Go processes do not typically have 1M or 10M active goroutines at once. The initial stack size for goroutines is 2kB, so 10M goroutines would mean 20GB just for stacks, even assuming that the goroutines never grow their stack (which cannot be assumed for anything nontrivial). The 2kB minimum stack size is on the same order of magnitude as the 10kB POSIX thread stack size.

sagichmal · on Dec 10, 2019

> Go processes do not typically have 1M or 10M active goroutines at once.

It depends on domain, but in my domain of high-RPS network servers, they absolutely do.

> 10M goroutines would mean 20GB just for stacks.

When I deploy to metal, the average host has ~512GB of RAM, and not much cotenancy.

> The 2kB minimum stack size is on the same order of magnitude as the 10kB POSIX thread stack size.

There's also a question of cost to create and destroy; it's very common for goroutines to live for O(µs).
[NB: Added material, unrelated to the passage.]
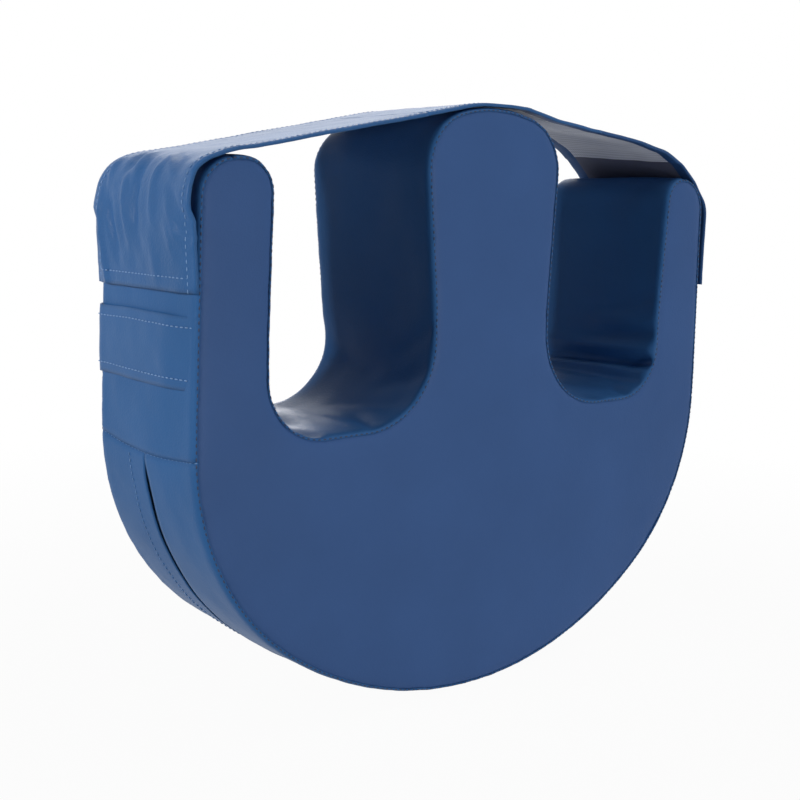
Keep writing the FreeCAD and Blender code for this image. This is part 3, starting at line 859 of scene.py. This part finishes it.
# ---- stitches ------------------------------------------------------------------------------
def stitch_tree():
    """Short thread stitches spaced evenly along every line of the mesh."""
    tree = bpy.data.node_groups.new("stitch_rows", "GeometryNodeTree")
    face = tree.interface
    face.new_socket("Geometry", in_out="INPUT", socket_type="NodeSocketGeometry")
    for label, value in (("Pitch", STITCH_PITCH), ("Length", STITCH_LENGTH), ("Thread", THREAD)):
        face.new_socket(label, in_out="INPUT", socket_type="NodeSocketFloat").default_value = value * MM
    face.new_socket("Material", in_out="INPUT", socket_type="NodeSocketMaterial")
    face.new_socket("Geometry", in_out="OUTPUT", socket_type="NodeSocketGeometry")
    source, sink = tree.nodes.new("NodeGroupInput"), tree.nodes.new("NodeGroupOutput")
    curve = add(tree, "GeometryNodeMeshToCurve", [(0, source.outputs["Geometry"])])
    even = add(tree, "GeometryNodeResampleCurve",
               [("Curve", curve.outputs[0]), ("Length", source.outputs["Pitch"])], mode="LENGTH")
    ball = add(tree, "GeometryNodeMeshUVSphere")
    ball.inputs["Segments"].default_value = 6
    ball.inputs["Rings"].default_value = 4
    ball.inputs["Radius"].default_value = 1.0
    half = add(tree, "ShaderNodeMath", [(0, source.outputs["Length"])], operation="MULTIPLY", in_1=0.5)
    size = add(tree, "ShaderNodeCombineXYZ", [(0, source.outputs["Thread"]), (1, source.outputs["Thread"]),
                                             (2, half.outputs[0])])
    tangent = add(tree, "GeometryNodeInputTangent")
    turn = add(tree, "FunctionNodeAlignRotationToVector", [("Vector", tangent.outputs[0])], axis="Z")
    points = add(tree, "GeometryNodeInstanceOnPoints",
                 [("Points", even.outputs[0]), ("Instance", ball.outputs[0]), ("Rotation", turn.outputs[0]),
                  ("Scale", size.outputs[0])])
    real = add(tree, "GeometryNodeRealizeInstances", [(0, points.outputs[0])])
    paint = add(tree, "GeometryNodeSetMaterial",
                [(0, real.outputs[0]), ("Material", source.outputs["Material"])])
    tree.links.new(paint.outputs[0], sink.inputs[0])
    return tree


STITCHES = stitch_tree()


def stitches(name, lines, material, closed=False, **sizes):
    """All stitch lines of one body, grown by the node tree and kept as a plain mesh."""
    verts, edges = [], []
    for line in lines:
        first = len(verts)
        verts += [tuple(p) for p in np.asarray(line) * MM]
        edges += [(first + i, first + i + 1) for i in range(len(line) - 1)]
        if closed:
            edges.append((len(verts) - 1, first))
    mesh = bpy.data.meshes.new(name + "_lines")
    mesh.from_pydata(verts, edges, [])
    source = bpy.data.objects.new(name + "_lines", mesh)
    bpy.context.scene.collection.objects.link(source)
    modifier = source.modifiers.new("rows", "NODES")
    modifier.node_group = STITCHES
    for item in STITCHES.interface.items_tree:
        if item.in_out == "INPUT" and item.name == "Material":
            modifier[item.identifier] = material
        if item.in_out == "INPUT" and item.name in sizes:
            modifier[item.identifier] = sizes[item.name] * MM
    bpy.context.view_layer.update()
    grown = bpy.data.meshes.new_from_object(source.evaluated_get(bpy.context.evaluated_depsgraph_get()))
    grown.name = name
    bpy.data.objects.remove(source)
    bpy.data.meshes.remove(mesh)
    piece = bpy.data.objects.new(name, grown)
    bpy.context.scene.collection.objects.link(piece)
    grown.polygons.foreach_set("use_smooth", [True] * len(grown.polygons))
    return piece


def seam_lines():
    """The seams all round the front and back panels."""
    s = np.arange(ROUND / 2, ROUND * 1.5, 2.0)
    x, z = cover.at(s)
    nx, nz = cover.normal(s)
    x, z = x - nx * THREAD_DROP, z - nz * THREAD_DROP
    return [lean(np.stack([x, side * (HALF_DEPTH - THREAD_IN) + 0 * x, z], axis=1)) for side in (-1, 1)]


def base_lines():
    """The stitch line beside the slit, and the seams between base strips and arm sides."""
    lines = []
    s = np.arange(float(base_from(0.0)) + 4, float(base_to(0.0)) - 4, 2.0)
    y = slit_middle(s) + REAR_HEM
    h = relief(s, y) + 0.12
    x, z = cover.at(s)
    nx, nz = cover.normal(s)
    lines.append(lean(np.stack([x + nx * h, y, z + nz * h], axis=1)))
    y = np.arange(-HALF_DEPTH + 1, HALF_DEPTH - 0.5, 2.0)
    for place in (base_from, base_to):
        s = place(y)
        h = relief(s, y) - 0.9
        x, z = cover.at(s)
        nx, nz = cover.normal(s)
        lines.append(np.stack([x + nx * h, y, z + nz * h], axis=1))
    return lines


for rows_of_thread, slot in (
        (stitches("seam_stitches", seam_lines(), seam_thread, closed=True, Thread=SEAM_THREAD), "cover"),
        (stitches("base_stitches", base_lines(), base_thread), "cover"),
        (stitches("band_stitches", band_rows, band_thread, Length=BAND_STITCH), "band_cover")):
    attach(rows_of_thread, "cushion")
for letter, s_start, s_end, joint in (
        ("a", 1.0, S_A, A_JOINT), ("b", S_A, S_B, B_JOINT), ("c", S_B, STRAP_LENGTH - 1, C_JOINT)):
    rows_of_thread = stitches(f"strap_{letter}_stitches", strap_rows(s_start, s_end), strap_thread)
    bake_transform(rows_of_thread)

# ---- carried-over pieces -------------------------------------------------------------------
PAINT = {
    "zip_tape_front": zip_cloth, "zip_tape_rear": zip_cloth, "zip_coil_front": zip_coil,
    "zip_coil_rear": zip_coil, "zip_top_stop_front": zip_metal, "zip_top_stop_rear": zip_metal,
    "zip_bottom_stop": zip_metal, "zip_slider": zip_metal, "zip_pull_tab": zip_metal,
    "hook_tape": hook_cloth, "loop_tape": hook_cloth,
}
for node, material in PAINT.items():
    for obj in bpy.data.objects:
        if obj.type == "MESH" and obj.name.split(".")[0] == node:
            obj.data.materials.clear()
            obj.data.materials.append(material)


# ---- floor, light and camera ---------------------------------------------------------------
def white_for_camera(tree):
    """White where the camera, a reflection or a clear surface looks; plain shade elsewhere."""
    path = tree.nodes.new("ShaderNodeLightPath")
    seen = path.outputs["Is Camera Ray"]
    for ray in ("Is Glossy Ray", "Is Transmission Ray"):
        either = add(tree, "ShaderNodeMath", [(0, seen), (1, path.outputs[ray])], operation="MAXIMUM")
        seen = either.outputs[0]
    return seen


def world():
    """Plain white surroundings that give the piece only a little light."""
    scene_world = bpy.data.worlds.new("studio")
    bpy.context.scene.world = scene_world
    scene_world.use_nodes = True
    tree = scene_world.node_tree
    tree.nodes.clear()
    white = add(tree, "ShaderNodeBackground", in_1=1.0)
    white.inputs[0].default_value = (1, 1, 1, 1)
    soft = add(tree, "ShaderNodeBackground", in_1=0.02)
    soft.inputs[0].default_value = (1, 1, 1, 1)
    mix = add(tree, "ShaderNodeMixShader",
              [(0, white_for_camera(tree)), (1, soft.outputs[0]), (2, white.outputs[0])])
    out = tree.nodes.new("ShaderNodeOutputWorld")
    tree.links.new(mix.outputs[0], out.inputs[0])


def floor():
    """White floor that shows the piece's soft shadow near it."""
    mesh = bpy.data.meshes.new("floor")
    half = 6.0  # metres
    corners = [(-half, -half, 0), (half, -half, 0), (half, half, 0), (-half, half, 0)]
    mesh.from_pydata(corners, [], [(0, 1, 2, 3)])
    obj = bpy.data.objects.new("floor", mesh)
    obj.location.z = -0.0006  # just under the base
    bpy.context.scene.collection.objects.link(obj)
    material = bpy.data.materials.new("floor_white")
    material.use_nodes = True
    tree = material.node_tree
    shader = tree.nodes["Principled BSDF"]
    shader.inputs["Base Color"].default_value = (0.45, 0.45, 0.45, 1)
    shader.inputs["Roughness"].default_value = 0.9
    shader.inputs["Specular IOR Level"].default_value = 0.0
    glow = add(tree, "ShaderNodeEmission", in_1=1.0)
    where = add(tree, "ShaderNodeTexCoord").outputs["Object"]
    far = add(tree, "ShaderNodeVectorMath", [(0, where)], operation="LENGTH")
    fade = add(tree, "ShaderNodeMapRange", [(0, far.outputs["Value"])],
               in_1=0.3, in_2=0.9, in_3=0.96, in_4=1.0)
    share = add(tree, "ShaderNodeMath", [(0, white_for_camera(tree)), (1, fade.outputs[0])],
                operation="MULTIPLY")
    mix = add(tree, "ShaderNodeMixShader",
              [(0, share.outputs[0]), (1, shader.outputs[0]), (2, glow.outputs[0])])
    tree.links.new(mix.outputs[0], tree.nodes["Material Output"].inputs[0])
    mesh.materials.append(material)


def lamp(name, place, target, size, power):
    light = bpy.data.lights.new(name, "AREA")
    light.shape = "RECTANGLE"
    light.size, light.size_y = size
    light.energy = power
    obj = bpy.data.objects.new(name, light)
    obj.location = place
    obj.rotation_euler = (Vector(target) - Vector(place)).to_track_quat("-Z", "Y").to_euler()
    bpy.context.scene.collection.objects.link(obj)


CAMERA_PLACE, CAMERA_LENS = (-0.53719, -0.60922, 0.32432), 51.924
CAMERA_TURN = (0.694378, -0.163391, 0.020658)  # yaw, pitch and roll in radians


def camera():
    yaw, pitch, roll = CAMERA_TURN
    ahead = Vector((math.sin(yaw) * math.cos(pitch), math.cos(yaw) * math.cos(pitch), math.sin(pitch)))
    right = Vector((math.cos(yaw), -math.sin(yaw), 0))
    up = right.cross(ahead)
    right, up = (math.cos(roll) * right + math.sin(roll) * up, math.cos(roll) * up - math.sin(roll) * right)
    data = bpy.data.cameras.new("camera")
    data.sensor_width = 36.0
    data.lens = CAMERA_LENS
    obj = bpy.data.objects.new("camera", data)
    turn = Matrix((right, up, -ahead)).transposed().to_4x4()
    obj.matrix_world = Matrix.Translation(CAMERA_PLACE) @ turn
    bpy.context.scene.collection.objects.link(obj)
    bpy.context.scene.camera = obj


world()
floor()
lamp("lamp_left", (-1.8, 0.1, 0.8), (0, 0, 0.25), (0.4, 0.5), 20)
lamp("lamp_front", (0.05, -1.95, 0.2), (0, 0, 0.2), (0.7, 0.3), 9.6)
lamp("lamp_low", (0.08, -1.15, 0.03), (0.05, 0, 0.3), (0.4, 0.05), 1.8)
lamp("lamp_top", (0.4, -0.7, 2.0), (0, 0, 0.2), (1.4, 1.4), 12.5)
lamp("lamp_back", (1.6, 2.2, 1.55), (0, 0, 0.3), (2.2, 0.9), 16)
lamp("lamp_rear", (1.1, 2.0, 0.35), (0, 0, 0.2), (0.8, 0.4), 9)
camera()
bpy.context.scene.view_settings.view_transform = "Standard"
I don't know how POSIX threads compare here.

loeg · on Dec 9, 2019

The mismatch occurs because Go implements its own threading model, completely ignoring your operating system's implementation of userspace pthreads. If it then attempts to interact with programs using pthreads without taking special care, yeah, it can violate the pthreads API. Such Go programs are broken.

I'm not sure why this leads you to the conclusion that "the whole POSIX threading model seems broken."